Editorial | The City Council, and voters, suffer a power loss over ballot questions | amNewYork
Briefly

It began with, of all things, a City Council effort to check mayoral power. It ended with the City Council getting checked itself along with the power of the New York voter. The City Council's effort to expand its advice and consent power to interview and confirm mayoral appointees had been set to come before the city's electorate this November with a ballot referendum.
But that effort came to a crashing halt Thursday when the Charter Revision Commission, which Mayor Eric Adams had called, approved five other ballot questions of its own including two that seek to check the City Council's legislative power.
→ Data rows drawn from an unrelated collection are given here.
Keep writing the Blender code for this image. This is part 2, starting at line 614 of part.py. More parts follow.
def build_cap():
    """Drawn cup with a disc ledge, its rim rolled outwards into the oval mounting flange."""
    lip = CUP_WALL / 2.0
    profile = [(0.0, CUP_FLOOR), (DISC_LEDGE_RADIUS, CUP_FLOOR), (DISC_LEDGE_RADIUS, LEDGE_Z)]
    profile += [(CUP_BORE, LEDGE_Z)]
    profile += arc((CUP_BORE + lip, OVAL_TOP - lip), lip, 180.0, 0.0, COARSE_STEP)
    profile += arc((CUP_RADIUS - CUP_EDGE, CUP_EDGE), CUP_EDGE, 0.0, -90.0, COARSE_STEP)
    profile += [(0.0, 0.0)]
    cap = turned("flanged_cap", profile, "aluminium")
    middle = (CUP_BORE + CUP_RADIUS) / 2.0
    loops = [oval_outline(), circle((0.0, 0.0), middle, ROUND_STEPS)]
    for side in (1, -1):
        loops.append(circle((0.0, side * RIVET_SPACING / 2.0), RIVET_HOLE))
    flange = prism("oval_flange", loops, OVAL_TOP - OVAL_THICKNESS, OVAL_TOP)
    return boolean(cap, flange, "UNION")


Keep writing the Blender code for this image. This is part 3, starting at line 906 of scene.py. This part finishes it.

Thanks to a quirk in the City Charter itself, the proposals of the commission (convened by the mayor, and full of his appointees) superseded the advice-and-consent question of the Council (elected by the people of New York City).
Speaker Adrienne Adams went as far as to call it a dangerous attempt to shift power away from the people represented by the City Council to one single individual that individual, of course, being the mayor of New York City. Do you want a king? Speaker Adams asked ahead of the commission vote on July 25.
Mayor Adams insisted that the commission carefully examined our city's Charter, heard from residents across all five boroughs, and approved thoughtful ballot proposals which New Yorkers will vote up or down upon this November, when plenty of attention will be focused on the presidential race. The City Council says it will campaign vehemently against the commission's questions, largely as a matter of principle.